Before mobs armed with torches and pitchforks begin marching on gasoline stations — which would be counterproductive for a number of reasons — it would be helpful to learn who is benefiting from high-test gas prices.
It is not the gas station owners, according to CNNMoney.com reporter Steve Hargreaves: Gasoline is almost a loss-leader at stations that also sell food, beverages and the occasional trinket. The average station will keep between seven and 10 cents per gallon, gross — out of which comes the costs of operating the station. Even with customers pumping the product, the profit margin is carbon-molecule thin.
Supply and demand drives oil prices. The price of gasoline will not reverse until and unless the demand shrinks. Who makes that happen?
Us.
That includes the media, broadcast, print and Web, which has generally failed to aggressively report on environmental issues. We allowed ourselves to be distracted by sound bites and bytes; we let the politicians off the hook.
Citizens are to blame, for ignoring the warnings that were given. We saw this coming, but we were driving with our eyes closed.
When, in the 1980s, the oil boom went bust in Texas, a popular folk expression was, “Please God; give us another oil boom; we promise not to (bleep) it all away.”
Nobody said anything about flushing, however.

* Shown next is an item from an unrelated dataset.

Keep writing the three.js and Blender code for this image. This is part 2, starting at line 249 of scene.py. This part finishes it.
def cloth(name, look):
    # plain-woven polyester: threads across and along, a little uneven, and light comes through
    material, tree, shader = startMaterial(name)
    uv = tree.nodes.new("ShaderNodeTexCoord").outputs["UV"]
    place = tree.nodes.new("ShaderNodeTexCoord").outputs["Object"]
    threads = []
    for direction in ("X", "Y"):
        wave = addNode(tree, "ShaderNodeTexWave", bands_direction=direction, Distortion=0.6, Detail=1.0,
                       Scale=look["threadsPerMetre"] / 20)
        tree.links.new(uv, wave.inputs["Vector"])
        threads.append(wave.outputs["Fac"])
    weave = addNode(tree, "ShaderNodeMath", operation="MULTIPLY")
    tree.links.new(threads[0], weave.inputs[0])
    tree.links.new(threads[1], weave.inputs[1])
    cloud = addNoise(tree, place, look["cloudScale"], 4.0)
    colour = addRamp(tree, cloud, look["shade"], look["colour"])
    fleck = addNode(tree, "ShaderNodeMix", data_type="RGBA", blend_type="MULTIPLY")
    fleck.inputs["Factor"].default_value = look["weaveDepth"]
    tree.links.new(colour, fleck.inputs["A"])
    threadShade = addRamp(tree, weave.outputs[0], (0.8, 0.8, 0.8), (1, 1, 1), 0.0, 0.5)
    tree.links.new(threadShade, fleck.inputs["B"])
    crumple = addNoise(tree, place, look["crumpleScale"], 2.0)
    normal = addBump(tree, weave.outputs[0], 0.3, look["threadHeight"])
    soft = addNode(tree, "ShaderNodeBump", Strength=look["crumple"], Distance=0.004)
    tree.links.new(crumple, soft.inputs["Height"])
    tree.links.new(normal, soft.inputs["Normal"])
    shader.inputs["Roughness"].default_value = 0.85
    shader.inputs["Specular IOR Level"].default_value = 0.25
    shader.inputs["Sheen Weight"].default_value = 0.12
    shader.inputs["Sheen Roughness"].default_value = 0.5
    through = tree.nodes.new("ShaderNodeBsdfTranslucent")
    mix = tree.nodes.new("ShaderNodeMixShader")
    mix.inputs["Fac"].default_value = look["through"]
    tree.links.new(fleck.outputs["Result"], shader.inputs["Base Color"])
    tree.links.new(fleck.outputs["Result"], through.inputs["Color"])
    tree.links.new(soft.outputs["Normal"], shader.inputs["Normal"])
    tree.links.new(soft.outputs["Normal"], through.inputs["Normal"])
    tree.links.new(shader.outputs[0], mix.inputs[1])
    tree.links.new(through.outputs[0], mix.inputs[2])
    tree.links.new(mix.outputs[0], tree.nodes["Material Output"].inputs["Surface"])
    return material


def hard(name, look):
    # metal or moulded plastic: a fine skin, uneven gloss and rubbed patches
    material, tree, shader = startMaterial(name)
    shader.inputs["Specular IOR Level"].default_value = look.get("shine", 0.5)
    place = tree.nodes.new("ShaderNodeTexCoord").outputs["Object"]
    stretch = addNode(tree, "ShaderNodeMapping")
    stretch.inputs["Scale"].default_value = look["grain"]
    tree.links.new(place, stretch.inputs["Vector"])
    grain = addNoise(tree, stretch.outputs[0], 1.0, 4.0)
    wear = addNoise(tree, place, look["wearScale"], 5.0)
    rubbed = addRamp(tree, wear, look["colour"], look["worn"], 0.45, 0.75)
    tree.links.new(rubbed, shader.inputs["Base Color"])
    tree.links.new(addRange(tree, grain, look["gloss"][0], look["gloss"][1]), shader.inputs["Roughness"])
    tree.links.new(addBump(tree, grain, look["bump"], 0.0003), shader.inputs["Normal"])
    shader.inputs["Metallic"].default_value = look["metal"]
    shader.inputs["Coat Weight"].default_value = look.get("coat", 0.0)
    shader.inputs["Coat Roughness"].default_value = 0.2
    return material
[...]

Persons who deny the danger of ignoring the nation’s need to replace a fossil-fuel-based economy right now with renewable power are delusional or terrified. Either way, they are not part of the solution. We’re facing a crisis. Options — real options, not just ways to pad the pockets of CEOs or the bottom lines of corporations — are needed.
We need renewable power now. We need alternative fuels now. We need a crash program that will make the Manhattan Project and the Apollo moon missions seem simple.
We need the will to unshackle ourselves from oil. The choices are obvious. The dangers are obvious. We may fail, but we cannot fail to try.